* _Task objective_
Copy out all the data, word for word.

* _Data_
****

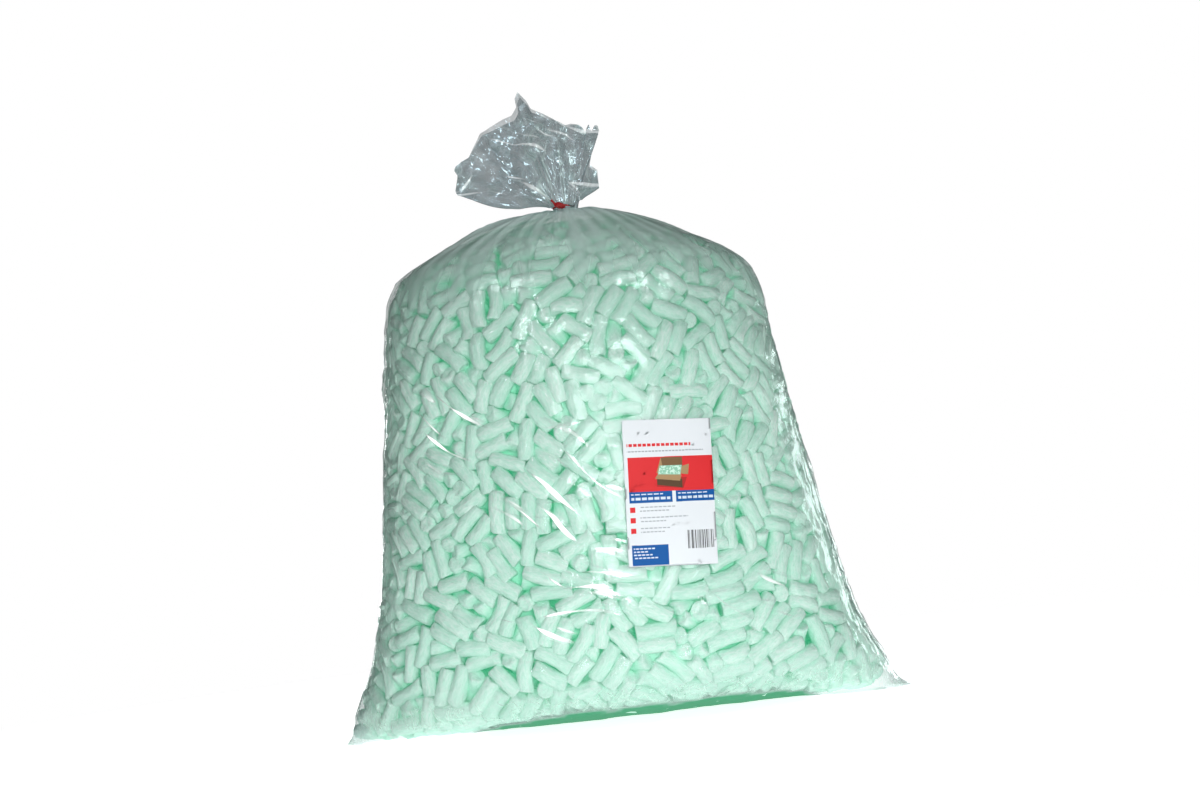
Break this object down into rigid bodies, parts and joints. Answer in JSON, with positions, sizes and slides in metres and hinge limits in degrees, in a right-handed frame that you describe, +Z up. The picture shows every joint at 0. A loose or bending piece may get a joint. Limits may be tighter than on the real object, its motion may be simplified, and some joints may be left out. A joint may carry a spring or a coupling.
{
  "type": "packing peanut bag",
  "caption": "Clear film bag of loose-fill starch packing chips, tied at the neck, with a printed label on its front.",
  "frame": {"origin": "on the floor, in the middle of the bag's plan", "axes": "+Z up from the floor to the tied neck, +X to the right of the labelled face, +Y to the back"},
  "size_m": [0.62, 0.3294, 0.7035],
  "materials": {
    "film": "thin clear polyethylene film, glossy and creased",
    "tie": "red plastic-coated twist tie",
    "label": "smooth white printed label with red and blue fields",
    "chips": "matt foamed starch with a fine porous skin, pale mint green"
  },
  "bodies": {
    "root": {"bag_film": "film", "contents_label": "label", "loose_chip_01": "chips", "loose_chip_02": "chips", "loose_chip_03": "chips", "loose_chip_04": "chips", "loose_chip_05": "chips", "loose_chip_06": "chips", "loose_chip_07": "chips", "loose_chip_08": "chips", "loose_chip_09": "chips", "loose_chip_10": "chips", "loose_chip_11": "chips", "loose_chip_12": "chips", "loose_chip_13": "chips", "loose_chip_14": "chips", "loose_chip_15": "chips", "loose_chip_16": "chips", "loose_chip_17": "chips", "loose_chip_18": "chips", "loose_chip_19": "chips", "loose_chip_20": "chips", "loose_chip_21": "chips", "loose_chip_22": "chips", "loose_chip_23": "chips", "loose_chip_24": "chips", "loose_chip_25": "chips", "loose_chip_26": "chips", "loose_chip_27": "chips", "loose_chip_28": "chips", "loose_chip_29": "chips", "loose_chip_30": "chips", "loose_chip_31": "chips", "loose_chip_32": "chips", "loose_chip_33": "chips", "loose_chip_34": "chips", "loose_chip_35": "chips", "loose_chip_36": "chips", "loose_chip_37": "chips", "loose_chip_38": "chips", "loose_chip_39": "chips", "loose_chip_40": "chips", "loose_chip_41": "chips", "loose_chip_42": "chips", "loose_chip_43": "chips", "loose_chip_44": "chips", "loose_chip_45": "chips", "loose_chip_46": "chips", "loose_chip_47": "chips", "loose_chip_48": "chips", "loose_chip_49": "chips", "loose_chip_50": "chips", "neck_tie": "tie", "packed_chips": "chips"}
  },
  "joints": []
}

****

* _Response below_
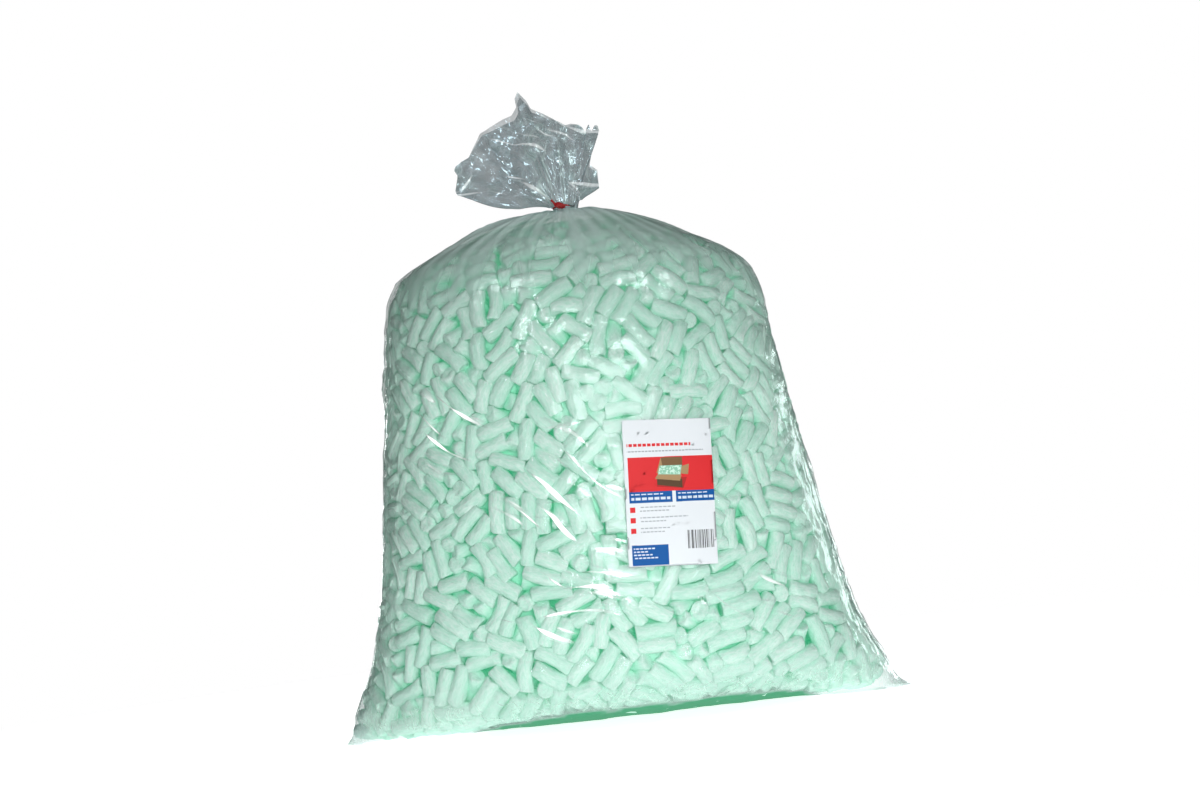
Break this object down into rigid bodies, parts and joints. Answer in JSON, with positions, sizes and slides in metres and hinge limits in degrees, in a right-handed frame that you describe, +Z up. The picture shows every joint at 0. A loose or bending piece may get a joint. Limits may be tighter than on the real object, its motion may be simplified, and some joints may be left out. A joint may carry a spring or a coupling.
{
  "type": "packing peanut bag",
  "caption": "Clear film bag of loose-fill starch packing chips, tied at the neck, with a printed label on its front.",
  "frame": {"origin": "on the floor, in the middle of the bag's plan", "axes": "+Z up from the floor to the tied neck, +X to the right of the labelled face, +Y to the back"},
  "size_m": [0.62, 0.3294, 0.7035],
  "materials": {
    "film": "thin clear polyethylene film, glossy and creased",
    "tie": "red plastic-coated twist tie",
    "label": "smooth white printed label with red and blue fields",
    "chips": "matt foamed starch with a fine porous skin, pale mint green"
  },
  "bodies": {
    "root": {"bag_film": "film", "contents_label": "label", "loose_chip_01": "chips", "loose_chip_02": "chips", "loose_chip_03": "chips", "loose_chip_04": "chips", "loose_chip_05": "chips", "loose_chip_06": "chips", "loose_chip_07": "chips", "loose_chip_08": "chips", "loose_chip_09": "chips", "loose_chip_10": "chips", "loose_chip_11": "chips", "loose_chip_12": "chips", "loose_chip_13": "chips", "loose_chip_14": "chips", "loose_chip_15": "chips", "loose_chip_16": "chips", "loose_chip_17": "chips", "loose_chip_18": "chips", "loose_chip_19": "chips", "loose_chip_20": "chips", "loose_chip_21": "chips", "loose_chip_22": "chips", "loose_chip_23": "chips", "loose_chip_24": "chips", "loose_chip_25": "chips", "loose_chip_26": "chips", "loose_chip_27": "chips", "loose_chip_28": "chips", "loose_chip_29": "chips", "loose_chip_30": "chips", "loose_chip_31": "chips", "loose_chip_32": "chips", "loose_chip_33": "chips", "loose_chip_34": "chips", "loose_chip_35": "chips", "loose_chip_36": "chips", "loose_chip_37": "chips", "loose_chip_38": "chips", "loose_chip_39": "chips", "loose_chip_40": "chips", "loose_chip_41": "chips", "loose_chip_42": "chips", "loose_chip_43": "chips", "loose_chip_44": "chips", "loose_chip_45": "chips", "loose_chip_46": "chips", "loose_chip_47": "chips", "loose_chip_48": "chips", "loose_chip_49": "chips", "loose_chip_50": "chips", "neck_tie": "tie", "packed_chips": "chips"}
  },
  "joints": []
}